During the course of the American Revolution, the British army relied heavily on about 30,000 professional soldiers, mainly from German provinces like Hesse-Kassel, who were paid by the crown in exchange for their services. Known as Hessians, these German soldiers were content to celebrate their first Christmas in America with heavy feasting and drinking.  

The Hessian commander at Trenton, Col. Johann Rall, spent the day and almost the entire night at the tavern, playing cards with fellow officers and relaxing. At one point, a servant apparently handed the colonel a message from a courier, but Rall either failed to read the note, or discounted it. Several hours later, as the Hessian colonel lay dying of battle wounds, those caring for him discovered the crumpled message in his pocket. It warned that American troops were on their way to Trenton.

The Continental Army's Christmas night crossing of the Delaware River and its surprise raid on Trenton was one of the most spectacular episodes of the entire war. The daring strike came during a low point in the conflict for the Americans. They had suffered a series of reversals on the battlefield and faced the real prospect of a total collapse of their army.
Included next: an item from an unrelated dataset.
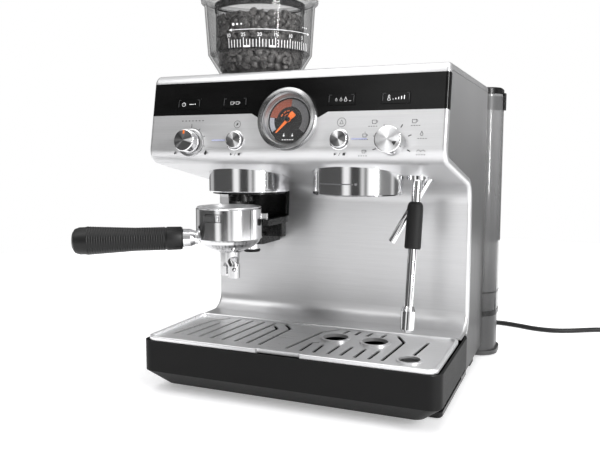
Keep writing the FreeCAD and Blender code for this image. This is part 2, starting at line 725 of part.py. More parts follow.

By early December, Howe's army had driven George Washington and most of his forces across the Delaware River into eastern Pennsylvania. The American commander scrambled from place to place in Bucks County, hoping to reorganize the Continental defenses. Rumors spread that the British were preparing to capture Philadelphia. Washington bluntly admitted that there was little he could do to stop an invasion. "Happy should I be if I could see the means of preventing [a British assault]," he informed the Continental Congress, "At present I confess I do not."
Photo of a large two-story brick house used as Washington's headquarters in 1776.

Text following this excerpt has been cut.